AIM
Copy only this: the line containing "made = make_leaves_and_stems(finishes, plant)", the line containing "Vector(map(max, high, point))", and every line between them, exactly as written.

GIVEN MATERIAL
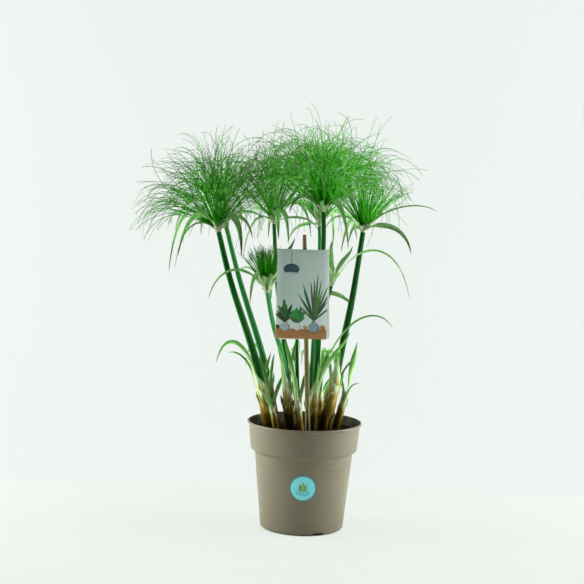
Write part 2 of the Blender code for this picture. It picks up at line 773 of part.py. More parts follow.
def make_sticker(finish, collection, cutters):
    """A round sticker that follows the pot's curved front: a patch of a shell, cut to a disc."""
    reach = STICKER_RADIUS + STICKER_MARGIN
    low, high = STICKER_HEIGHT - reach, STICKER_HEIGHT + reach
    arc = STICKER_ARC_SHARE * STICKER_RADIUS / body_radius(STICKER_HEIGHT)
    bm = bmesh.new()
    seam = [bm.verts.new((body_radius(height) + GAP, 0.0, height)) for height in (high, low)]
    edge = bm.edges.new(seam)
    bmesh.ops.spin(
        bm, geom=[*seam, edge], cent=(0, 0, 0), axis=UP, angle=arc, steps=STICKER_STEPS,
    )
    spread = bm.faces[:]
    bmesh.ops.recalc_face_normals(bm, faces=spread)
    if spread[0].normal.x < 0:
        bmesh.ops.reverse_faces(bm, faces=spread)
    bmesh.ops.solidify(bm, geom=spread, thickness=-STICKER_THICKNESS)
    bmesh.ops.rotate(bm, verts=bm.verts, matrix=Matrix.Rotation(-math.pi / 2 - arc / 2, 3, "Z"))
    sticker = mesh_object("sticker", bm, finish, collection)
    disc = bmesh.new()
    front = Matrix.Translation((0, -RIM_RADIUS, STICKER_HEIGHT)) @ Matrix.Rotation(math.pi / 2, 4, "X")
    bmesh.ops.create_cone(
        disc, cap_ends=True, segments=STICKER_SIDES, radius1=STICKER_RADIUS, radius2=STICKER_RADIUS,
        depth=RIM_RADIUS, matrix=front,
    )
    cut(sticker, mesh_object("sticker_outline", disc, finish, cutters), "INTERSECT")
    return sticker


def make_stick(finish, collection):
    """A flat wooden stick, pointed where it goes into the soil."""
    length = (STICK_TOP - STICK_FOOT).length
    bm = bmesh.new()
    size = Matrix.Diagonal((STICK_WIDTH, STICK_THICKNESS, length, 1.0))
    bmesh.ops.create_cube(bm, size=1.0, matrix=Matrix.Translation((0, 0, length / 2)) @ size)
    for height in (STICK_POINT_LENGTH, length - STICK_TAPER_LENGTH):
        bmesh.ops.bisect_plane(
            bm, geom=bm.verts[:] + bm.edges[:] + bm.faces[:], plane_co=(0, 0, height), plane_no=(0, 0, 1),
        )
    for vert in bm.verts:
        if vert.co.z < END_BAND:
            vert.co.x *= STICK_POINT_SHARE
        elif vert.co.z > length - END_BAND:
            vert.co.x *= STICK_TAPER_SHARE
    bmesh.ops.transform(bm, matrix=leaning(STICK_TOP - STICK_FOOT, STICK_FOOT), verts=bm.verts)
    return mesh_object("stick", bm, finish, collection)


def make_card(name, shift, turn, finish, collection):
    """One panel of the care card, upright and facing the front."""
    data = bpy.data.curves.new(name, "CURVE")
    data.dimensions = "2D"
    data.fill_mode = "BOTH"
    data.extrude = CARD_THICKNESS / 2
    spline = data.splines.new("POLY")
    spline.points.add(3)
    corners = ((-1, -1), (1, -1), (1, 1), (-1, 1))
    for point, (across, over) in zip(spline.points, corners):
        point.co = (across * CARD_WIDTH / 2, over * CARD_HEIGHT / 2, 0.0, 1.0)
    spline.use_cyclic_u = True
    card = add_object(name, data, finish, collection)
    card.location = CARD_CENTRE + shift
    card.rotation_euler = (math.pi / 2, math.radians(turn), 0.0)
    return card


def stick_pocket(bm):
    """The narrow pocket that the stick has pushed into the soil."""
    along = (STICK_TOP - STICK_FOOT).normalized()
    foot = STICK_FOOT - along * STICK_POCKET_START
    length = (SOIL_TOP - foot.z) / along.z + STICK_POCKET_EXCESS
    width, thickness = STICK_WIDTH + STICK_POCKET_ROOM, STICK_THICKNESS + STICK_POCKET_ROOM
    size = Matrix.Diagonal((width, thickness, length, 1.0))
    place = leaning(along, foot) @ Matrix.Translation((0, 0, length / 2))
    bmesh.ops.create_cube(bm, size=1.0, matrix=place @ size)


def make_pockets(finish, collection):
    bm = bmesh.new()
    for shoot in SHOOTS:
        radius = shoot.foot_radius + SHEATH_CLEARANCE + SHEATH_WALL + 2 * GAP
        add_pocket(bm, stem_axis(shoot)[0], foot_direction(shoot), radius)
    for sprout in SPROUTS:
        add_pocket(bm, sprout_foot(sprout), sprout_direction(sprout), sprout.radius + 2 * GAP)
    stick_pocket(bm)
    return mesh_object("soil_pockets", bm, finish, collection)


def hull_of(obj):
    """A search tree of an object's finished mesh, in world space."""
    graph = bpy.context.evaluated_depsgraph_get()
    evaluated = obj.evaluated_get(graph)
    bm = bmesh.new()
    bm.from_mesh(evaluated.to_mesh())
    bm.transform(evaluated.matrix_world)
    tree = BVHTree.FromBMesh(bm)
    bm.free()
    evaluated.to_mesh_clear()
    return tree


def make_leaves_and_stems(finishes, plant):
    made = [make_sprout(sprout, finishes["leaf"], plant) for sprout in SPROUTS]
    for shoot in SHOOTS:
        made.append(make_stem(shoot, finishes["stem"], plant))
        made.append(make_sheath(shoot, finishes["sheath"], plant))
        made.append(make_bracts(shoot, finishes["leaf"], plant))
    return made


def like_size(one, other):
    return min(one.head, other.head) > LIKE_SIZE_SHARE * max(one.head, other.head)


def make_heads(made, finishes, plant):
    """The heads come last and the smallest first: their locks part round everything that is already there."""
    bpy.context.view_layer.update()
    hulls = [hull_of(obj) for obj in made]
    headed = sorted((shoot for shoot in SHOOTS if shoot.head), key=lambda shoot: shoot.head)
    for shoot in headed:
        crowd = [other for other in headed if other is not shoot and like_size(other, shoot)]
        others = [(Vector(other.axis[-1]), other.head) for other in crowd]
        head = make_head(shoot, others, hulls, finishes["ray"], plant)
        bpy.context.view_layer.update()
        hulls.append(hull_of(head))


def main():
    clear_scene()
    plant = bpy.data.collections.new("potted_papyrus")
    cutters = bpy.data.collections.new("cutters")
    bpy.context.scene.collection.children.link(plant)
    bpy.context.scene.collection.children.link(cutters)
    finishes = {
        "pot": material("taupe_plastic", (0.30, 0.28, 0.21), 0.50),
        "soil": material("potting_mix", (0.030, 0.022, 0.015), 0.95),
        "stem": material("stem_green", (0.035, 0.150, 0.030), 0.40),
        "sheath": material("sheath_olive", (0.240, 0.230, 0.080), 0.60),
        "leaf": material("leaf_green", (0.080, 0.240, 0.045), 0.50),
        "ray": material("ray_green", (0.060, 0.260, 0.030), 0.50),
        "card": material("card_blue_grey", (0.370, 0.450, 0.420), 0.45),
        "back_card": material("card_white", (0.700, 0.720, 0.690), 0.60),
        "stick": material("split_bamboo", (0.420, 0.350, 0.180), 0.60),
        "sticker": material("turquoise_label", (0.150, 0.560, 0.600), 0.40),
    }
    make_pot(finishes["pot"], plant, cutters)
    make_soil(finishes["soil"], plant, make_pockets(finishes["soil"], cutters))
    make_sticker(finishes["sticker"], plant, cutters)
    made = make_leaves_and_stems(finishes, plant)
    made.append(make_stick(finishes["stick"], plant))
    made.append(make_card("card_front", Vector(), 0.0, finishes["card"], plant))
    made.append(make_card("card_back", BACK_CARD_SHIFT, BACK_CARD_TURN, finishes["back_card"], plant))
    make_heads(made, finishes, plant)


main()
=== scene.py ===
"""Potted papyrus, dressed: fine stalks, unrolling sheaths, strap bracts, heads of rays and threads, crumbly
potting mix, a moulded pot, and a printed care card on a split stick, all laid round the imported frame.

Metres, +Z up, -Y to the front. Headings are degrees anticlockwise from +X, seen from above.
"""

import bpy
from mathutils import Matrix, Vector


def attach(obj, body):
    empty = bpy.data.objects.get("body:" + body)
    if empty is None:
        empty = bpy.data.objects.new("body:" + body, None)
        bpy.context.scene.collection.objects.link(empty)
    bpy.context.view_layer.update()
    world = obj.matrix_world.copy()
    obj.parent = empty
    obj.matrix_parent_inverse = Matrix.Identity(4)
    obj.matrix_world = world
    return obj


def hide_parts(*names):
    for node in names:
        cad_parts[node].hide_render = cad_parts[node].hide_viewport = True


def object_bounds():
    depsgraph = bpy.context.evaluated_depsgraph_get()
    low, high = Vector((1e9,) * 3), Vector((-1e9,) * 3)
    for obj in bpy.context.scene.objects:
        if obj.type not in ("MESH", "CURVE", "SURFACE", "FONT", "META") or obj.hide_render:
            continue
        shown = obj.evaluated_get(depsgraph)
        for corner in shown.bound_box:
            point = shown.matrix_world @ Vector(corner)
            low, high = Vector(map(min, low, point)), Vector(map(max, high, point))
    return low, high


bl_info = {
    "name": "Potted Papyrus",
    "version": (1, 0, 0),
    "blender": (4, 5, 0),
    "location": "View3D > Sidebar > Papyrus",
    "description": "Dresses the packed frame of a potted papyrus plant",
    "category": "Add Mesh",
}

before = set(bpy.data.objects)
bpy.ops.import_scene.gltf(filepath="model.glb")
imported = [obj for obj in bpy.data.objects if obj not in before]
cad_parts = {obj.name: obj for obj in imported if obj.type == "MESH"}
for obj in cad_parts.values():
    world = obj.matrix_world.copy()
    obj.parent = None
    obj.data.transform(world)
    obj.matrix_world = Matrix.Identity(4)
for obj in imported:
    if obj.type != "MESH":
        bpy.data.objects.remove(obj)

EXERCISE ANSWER
    made = make_leaves_and_stems(finishes, plant)
    made.append(make_stick(finishes["stick"], plant))
    made.append(make_card("card_front", Vector(), 0.0, finishes["card"], plant))
    made.append(make_card("card_back", BACK_CARD_SHIFT, BACK_CARD_TURN, finishes["back_card"], plant))
    make_heads(made, finishes, plant)


main()
=== scene.py ===
"""Potted papyrus, dressed: fine stalks, unrolling sheaths, strap bracts, heads of rays and threads, crumbly
potting mix, a moulded pot, and a printed care card on a split stick, all laid round the imported frame.

Metres, +Z up, -Y to the front. Headings are degrees anticlockwise from +X, seen from above.
"""

import bpy
from mathutils import Matrix, Vector


def attach(obj, body):
    empty = bpy.data.objects.get("body:" + body)
    if empty is None:
        empty = bpy.data.objects.new("body:" + body, None)
        bpy.context.scene.collection.objects.link(empty)
    bpy.context.view_layer.update()
    world = obj.matrix_world.copy()
    obj.parent = empty
    obj.matrix_parent_inverse = Matrix.Identity(4)
    obj.matrix_world = world
    return obj


def hide_parts(*names):
    for node in names:
        cad_parts[node].hide_render = cad_parts[node].hide_viewport = True


def object_bounds():
    depsgraph = bpy.context.evaluated_depsgraph_get()
    low, high = Vector((1e9,) * 3), Vector((-1e9,) * 3)
    for obj in bpy.context.scene.objects:
        if obj.type not in ("MESH", "CURVE", "SURFACE", "FONT", "META") or obj.hide_render:
            continue
        shown = obj.evaluated_get(depsgraph)
        for corner in shown.bound_box:
            point = shown.matrix_world @ Vector(corner)
            low, high = Vector(map(min, low, point)), Vector(map(max, high, point))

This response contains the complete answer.